America Scares Me

OK, I have finally torn myself away from the accursed Wii long enough to surf the internet, read some articles and comments and become quite worried about the future of the human race.  Before I am accused of massive hyperbole, remember America is the worlds only superpower and, like it or not, societal changes there radiate out across the English speaking world quite quickly. (Yes, I am looking at you Creationism).

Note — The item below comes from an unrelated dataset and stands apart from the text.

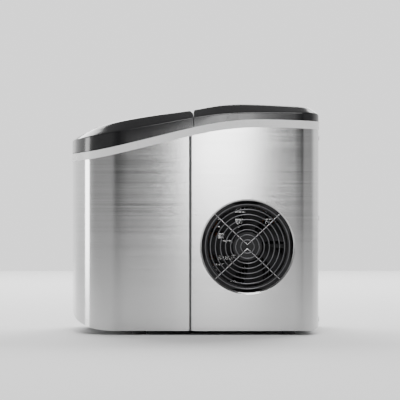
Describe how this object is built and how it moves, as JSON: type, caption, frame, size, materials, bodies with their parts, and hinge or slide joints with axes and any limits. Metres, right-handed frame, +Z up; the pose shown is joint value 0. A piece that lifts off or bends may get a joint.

It seems that, despite being the leader of the free world, a beacon of Democracy and willing to invade other nations who abuse human rights, the USA has a very ambivalent approach towards one of the most inhumane of activities – torture. I know I have talked about this previously, but reading through the comments on the USA Today letter reminded me of conversations I have had with people in the US, and gives an insight into how the government policies seem to be built.

First off my position on the matter: Torture is never, ever, acceptable. It is a war crime and the practitioners of such acts should be treated as international war criminals. Waterboarding is torture. Calling torture “enhanced interrogation” does not change what it is any more than calling my car a boat will make it sail. I can think of no (real) circumstances in which torture is justified. Saying torture is better than execution is farcical.  The idea that torture would be carried out in my name, or to protect some nebulous concept of my safety is abhorrent.

However, I consider myself a rational person and I am willing to explore viewpoints and opinions that differ from my own. It is possible that I could be wrong in my stance about torture so I will look at some of the arguments for it. For the purposes of this rant, I will use the responses to the, frankly, insane USA Today letter. From these it appears the following “justify” torture: (Some I will post in full, others I will try to identify the more coherent parts)

in the meantime…they saw off our heads…….while weak dems say nothing about that……why do dems defend these killers of U.S citizens is alarming…..shows there huge weakness for our security. (from wave who, unsuprisingly, has no friends but 5 recommends for this nonsense)

This makes no sense. It is nothing but an appeal to fear, wrapped up in some bizarre attempt to make 2+2 equal three hundred and eleven. But it is a common one so I will try to salvage some sanity out it and see if it holds any water.

It breaks down into a few parts. First off the claim that torturing people is the only defence against “them” sawing off American heads. Now, given that people in custody are no longer in position to weild a saw this is true, but there is no requirement to torture them for this. Has the mistreatment of people in places such as Guantanamo reduced the amount of beheadings of Americans in the middle east? Erm, no. So we can strike that part. The second bit is just a sign that wave is insane. Objecting to torture is not defending the killers of US citizens any more than not torturing murder or rape suspects is. Shall we advocate tortuing people suspected of drink driving (which kills many, many more citizens each year)? If not the argument makes no sense.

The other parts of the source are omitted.